Fangsheng Bridge (放生桥 (Fàngshēng Qiáo)) is a historic stone arch bridge over the Cao Port in Zhujiajiao, Qingpu, Shanghai, China.

==History==
The bridge was originally built in 1571 with funds collected by monk Xingchao (性潮) from Cimen Temple (慈门寺). In the Ming and Qing dynasties (1368-1911), local monks would hold a ceremony on the bridge, releasing live fish into the port. It had been on the list of "The Ten Views of Zhujiajiao". It was rebuilt in 1812, in the ruling of Jiaqing Emperor (1796-1820) of the Qing dynasty (1644-1911).

On November 17, 1987, it has been designated as a municipal level cultural heritage by the Shanghai Municipal Government.

==Architecture==
70.8 m long and 5.8 m wide, it is the largest stone bridge in Shanghai. It is of five-arch type.

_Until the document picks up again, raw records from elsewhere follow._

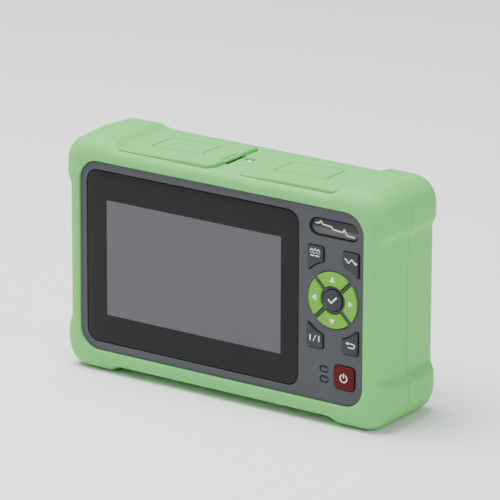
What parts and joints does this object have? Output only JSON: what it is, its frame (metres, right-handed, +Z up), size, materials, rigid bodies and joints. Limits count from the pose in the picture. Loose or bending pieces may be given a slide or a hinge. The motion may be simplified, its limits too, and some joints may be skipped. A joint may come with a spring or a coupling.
{
  "type": "handheld optical time domain reflectometer",
  "caption": "Handheld optical fibre tester with a colour screen, arrow keys and function keys, in a rubber boot with hinged flaps over its top ports.",
  "frame": {"origin": "on the surface it stands on, under the middle of the boot's outline", "axes": "+X to the user's right, along the long side; +Y from the screen to the back; +Z up"},
  "size_m": [0.1758, 0.048, 0.1098],
  "materials": {
    "boot": "soft matt moulded rubber",
    "case": "fine satin moulding",
    "glass_front": "glossy dark front with a printed border",
    "dark_key": "satin silicone key",
    "green_key": "satin silicone key",
    "red_key": "satin silicone key",
    "window": "smooth tinted light pipe",
    "plate": "smooth dark nameplate",
    "silicone": "plain silicone",
    "label": "printed film",
    "board": "circuit board",
    "metal": "plain machined metal",
    "socket_plastic": "black moulding",
    "battery": "shrink sleeve"
  },
  "bodies": {
    "tester": {"rubber_boot": "boot", "front_case": "case", "back_case": "case", "battery_door": "case", "socket_well": "case", "fibre_well": "case", "touch_glass": "glass_front", "name_plate": "plate", "light_pipe_charge": "window", "light_pipe_power": "window", "keypad_mat": "silicone", "case_gasket": "silicone", "rating_label": "label", "keypad_board": "board", "main_board": "board", "port_board": "board", "power_socket": "socket_plastic", "speaker": "socket_plastic", "battery_pack": "battery", "bridge_screw": "metal", "case_screw_upper_right": "metal", "case_screw_upper_left": "metal", "case_screw_lower_left": "metal", "case_screw_lower_right": "metal", "door_screw_left": "metal", "door_screw_right": "metal", "usb_host_socket": "metal", "usb_micro_socket": "metal", "fibre_adapter_test": "metal", "fibre_adapter_meter": "metal", "fault_light_adapter": "metal", "lcd_panel": "metal", "battery_contacts": "metal", "optics_module": "metal"},
    "key_real_avg": {"key_real_avg": "dark_key"},
    "key_auto": {"key_auto": "dark_key"},
    "key_a_b": {"key_a_b": "dark_key"},
    "key_escape": {"key_escape": "dark_key"},
    "key_ok": {"key_ok": "dark_key"},
    "key_up": {"key_up": "green_key"},
    "key_down": {"key_down": "green_key"},
    "key_left": {"key_left": "green_key"},
    "key_right": {"key_right": "green_key"},
    "key_power": {"key_power": "red_key"},
    "port_flap_left": {"port_flap_left": "boot"},
    "port_flap_right": {"port_flap_right": "boot"}
  },
  "joints": [
    {"name": "key_real_avg_press", "type": "slide", "parent": "tester", "child": "key_real_avg", "axis": [0, 1, 0], "range_m": [0, 0.0007], "stiffness_N_per_m": 2500},
    {"name": "key_auto_press", "type": "slide", "parent": "tester", "child": "key_auto", "axis": [0, 1, 0], "range_m": [0, 0.0007], "stiffness_N_per_m": 2500},
    {"name": "key_a_b_press", "type": "slide", "parent": "tester", "child": "key_a_b", "axis": [0, 1, 0], "range_m": [0, 0.0007], "stiffness_N_per_m": 2500},
    {"name": "key_escape_press", "type": "slide", "parent": "tester", "child": "key_escape", "axis": [0, 1, 0], "range_m": [0, 0.0007], "stiffness_N_per_m": 2500},
    {"name": "key_ok_press", "type": "slide", "parent": "tester", "child": "key_ok", "axis": [0, 1, 0], "range_m": [0, 0.0007], "stiffness_N_per_m": 2500},
    {"name": "key_up_press", "type": "slide", "parent": "tester", "child": "key_up", "axis": [0, 1, 0], "range_m": [0, 0.0007], "stiffness_N_per_m": 2500},
    {"name": "key_down_press", "type": "slide", "parent": "tester", "child": "key_down", "axis": [0, 1, 0], "range_m": [0, 0.0007], "stiffness_N_per_m": 2500},
    {"name": "key_left_press", "type": "slide", "parent": "tester", "child": "key_left", "axis": [0, 1, 0], "range_m": [0, 0.0007], "stiffness_N_per_m": 2500},
    {"name": "key_right_press", "type": "slide", "parent": "tester", "child": "key_right", "axis": [0, 1, 0], "range_m": [0, 0.0007], "stiffness_N_per_m": 2500},
    {"name": "key_power_press", "type": "slide", "parent": "tester", "child": "key_power", "axis": [0, 1, 0], "range_m": [0, 0.0007], "stiffness_N_per_m": 2500},
    {"name": "port_flap_left_hinge", "type": "hinge", "parent": "tester", "child": "port_flap_left", "pos_m": [-0.056, -0.0015, 0.106], "axis": [0, -1, 0], "range_deg": [0, 90], "stiffness_Nm_per_rad": 0.004},
    {"name": "port_flap_right_hinge", "type": "hinge", "parent": "tester", "child": "port_flap_right", "pos_m": [0.0105, -0.0015, 0.106], "axis": [0, -1, 0], "range_deg": [0, 90], "stiffness_Nm_per_rad": 0.004}
  ]
}
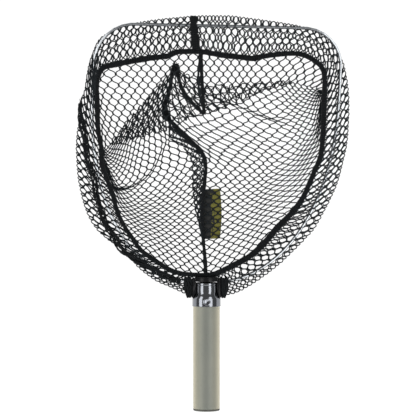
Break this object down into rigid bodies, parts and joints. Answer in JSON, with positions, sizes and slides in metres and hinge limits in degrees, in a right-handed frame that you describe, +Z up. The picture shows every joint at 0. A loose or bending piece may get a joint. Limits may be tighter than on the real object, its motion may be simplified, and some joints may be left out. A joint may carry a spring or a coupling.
{
  "type": "landing net",
  "caption": "Hand landing net lying flat: tube handle, chromed ferrule, screw-in yoke, bent wire hoop in a netting collar and a collapsed netting bag.",
  "frame": {"origin": "middle of the net's footprint, on the surface that it lies on", "axes": "+Y from the butt of the handle to the top of the hoop, +Z up out of the bag's mouth, +X to the right"},
  "size_m": [0.265, 0.3882, 0.028],
  "materials": {
    "tube": "satin anodised, beige grey",
    "plug": "moulded",
    "chrome": "polished",
    "brass": "turned",
    "washer": "matte",
    "steel": "threaded",
    "black": "moulded, smooth",
    "wire": "plated",
    "netting": "knotless nylon netting",
    "binding": "overlocked seam",
    "label": "woven label"
  },
  "bodies": {
    "handle": {"handle_tube": "tube", "handle_end_plug": "plug", "ferrule": "chrome", "threaded_insert": "brass"},
    "washer": {"lock_washer": "washer"},
    "head": {"head_stud": "steel", "yoke": "black", "hoop_wire": "wire", "net_sleeve_left": "netting", "net_sleeve_right": "netting", "seam_top": "binding", "hem_binding": "binding", "net_bag_left": "netting", "net_bag_right": "netting", "seam_bag": "binding", "side_roll": "netting", "gather_left": "netting", "gather_right": "netting", "label": "label"}
  },
  "joints": [
    {"name": "head_travel", "type": "slide", "parent": "handle", "child": "washer", "axis": [0, 1, 0], "range_m": [0, 0.0076]},
    {"name": "head_turn", "type": "hinge", "parent": "washer", "child": "head", "pos_m": [-0.00939, -0.06946, 0.014], "axis": [0, 1, 0], "range_deg": [0, 1800]}
  ],
  "couplings": [
    {"joint": "head_travel", "follows": "head_turn", "m_per_rad": 0.00023873}
  ]
}
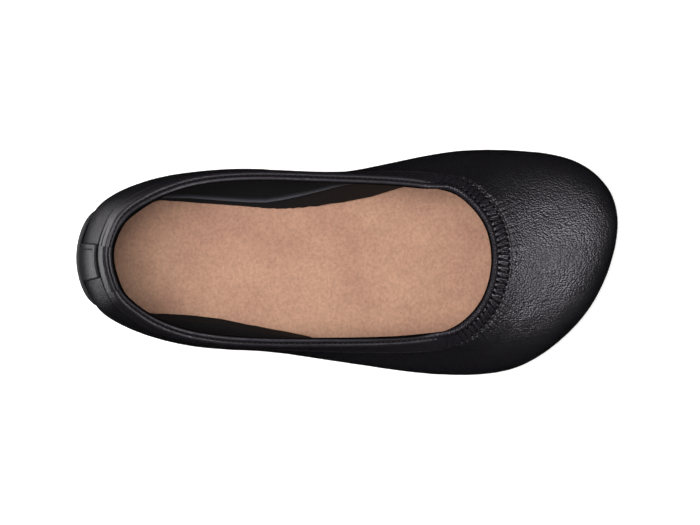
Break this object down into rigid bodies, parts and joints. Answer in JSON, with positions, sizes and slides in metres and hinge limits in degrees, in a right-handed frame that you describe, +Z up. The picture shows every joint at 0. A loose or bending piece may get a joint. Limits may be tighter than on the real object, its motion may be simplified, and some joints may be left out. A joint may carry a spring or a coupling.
{
  "type": "barefoot shoe",
  "caption": "Soft leather ballet flat with an elasticated collar, a suede insole and a thin cupped rubber outsole with a wavy square tread. Right shoe, standing empty.",
  "frame": {"origin": "on the ground, under the middle of the shoe's box", "axes": "+Y from heel to toe, +Z up, -X towards the big toe's side"},
  "size_m": [0.106, 0.2544, 0.0553],
  "materials": {
    "rubber": "moulded black rubber, matt, with a raised wavy tread",
    "leather": "black full-grain leather, soft pebbled grain, low sheen",
    "lining": "black woven textile lining, matt",
    "suede": "tan brushed microfibre suede, short nap",
    "binding": "black folded leather hem over elastic, finely ribbed and gathered",
    "strip": "black smooth leather, semi-gloss"
  },
  "bodies": {
    "root": {"outsole": "rubber", "upper": "leather", "insole": "suede", "collar_binding": "binding", "heel_strip": "strip", "heel_loop": "strip"}
  },
  "joints": []
}
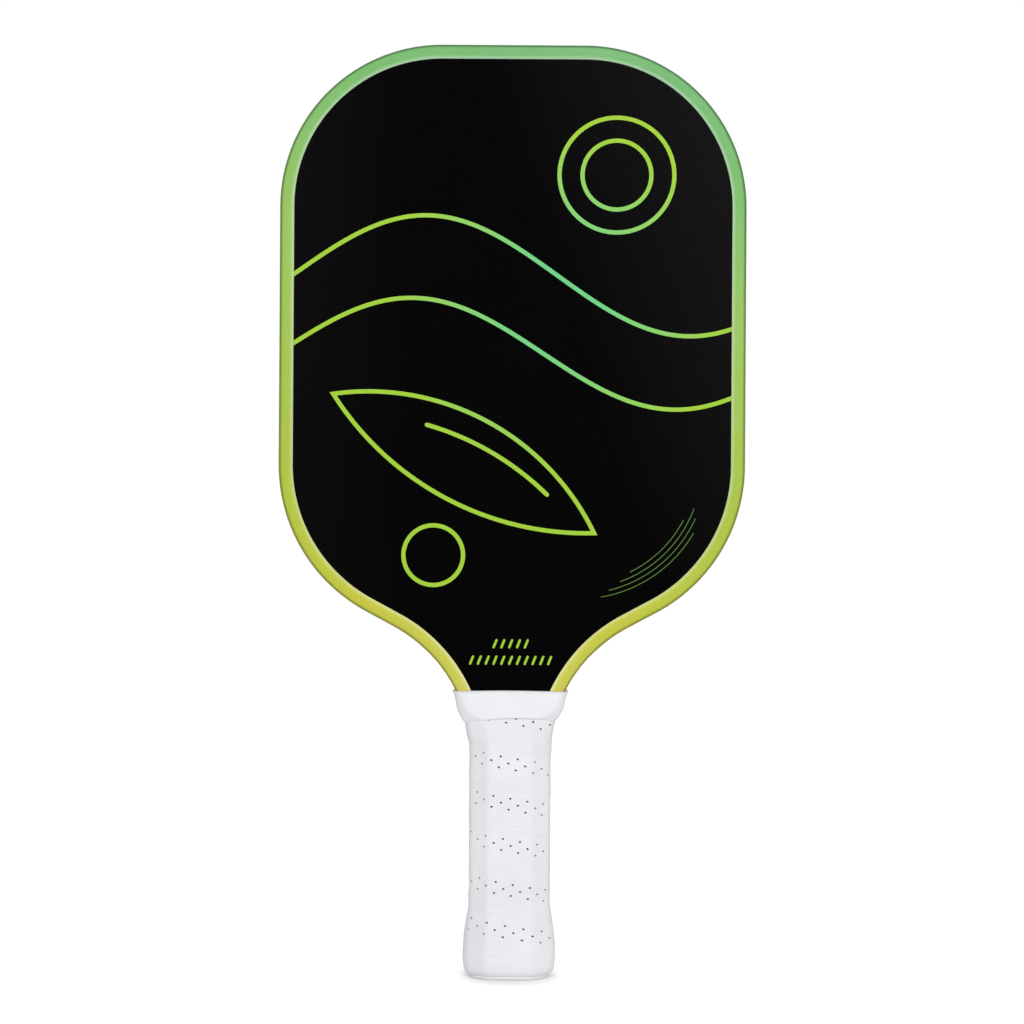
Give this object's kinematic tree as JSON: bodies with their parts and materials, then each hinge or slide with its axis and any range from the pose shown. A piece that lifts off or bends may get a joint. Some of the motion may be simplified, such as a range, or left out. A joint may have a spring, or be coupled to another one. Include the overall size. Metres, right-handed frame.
{
  "type": "pickleball paddle",
  "caption": "Pickleball paddle with a wide round-cornered head, a slim edge guard, a rubber throat collar and a perforated wrapped handle.",
  "frame": {"origin": "middle of the butt's underside", "axes": "+Z along the paddle from the butt to the head, +X across the face, +Y through the thickness; the front face looks towards -Y"},
  "size_m": [0.2032, 0.0336, 0.4064],
  "materials": {
    "raw_carbon_face": "matte",
    "carbon_ply": "satin",
    "core_plastic": "satin",
    "bond_film": "gloss",
    "edge_foam": "matte",
    "foam_tape": "matte",
    "lime_guard": "satin",
    "pallet_foam": "matte",
    "white_cap": "satin",
    "staple_steel": "satin",
    "cushion_backing": "matte",
    "white_grip": "matte",
    "clear_tape": "gloss",
    "white_rubber": "satin"
  },
  "bodies": {
    "root": {"honeycomb_core": "core_plastic", "edge_foam": "edge_foam", "edge_wrap_ply": "carbon_ply", "edge_tape": "foam_tape", "edge_guard": "lime_guard", "front_bond_film": "bond_film", "back_bond_film": "bond_film", "front_inner_ply": "carbon_ply", "back_inner_ply": "carbon_ply", "front_face_ply": "raw_carbon_face", "back_face_ply": "raw_carbon_face", "front_handle_pallet": "pallet_foam", "back_handle_pallet": "pallet_foam", "butt_cap": "white_cap", "butt_cap_staples": "staple_steel", "grip_start_staple": "staple_steel", "grip_backing": "cushion_backing", "grip_wrap": "white_grip", "finishing_tape": "clear_tape", "grip_collar": "white_rubber"}
  },
  "joints": []
}
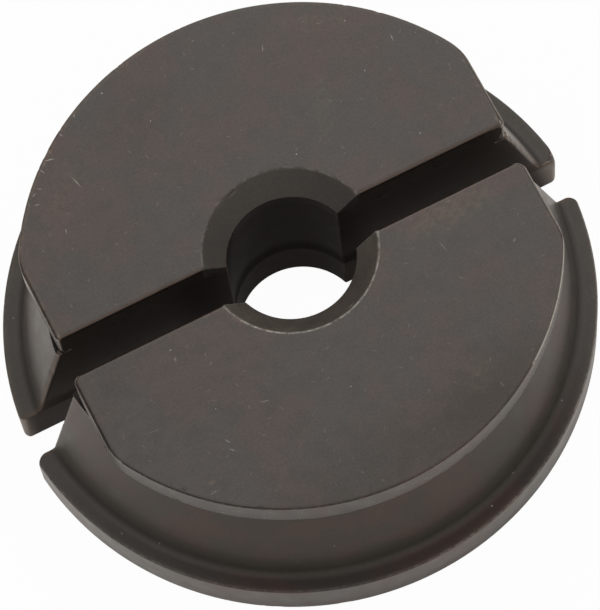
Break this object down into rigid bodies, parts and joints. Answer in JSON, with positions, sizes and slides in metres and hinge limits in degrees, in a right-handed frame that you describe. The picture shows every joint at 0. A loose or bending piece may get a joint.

The bridge has a gentle slope as it adopts ultra-thin piers and arches with modest size changes, making it span naturally across the river.

==Film Culture and Manga==
- Mission: Impossible III
- Mobile Suit Gundam SEED in Shanghai. Lacus Clyne standing Fangsheng Bridge waiting to meet X 108 Freedom Gundam Piloted by: Kira Yamato.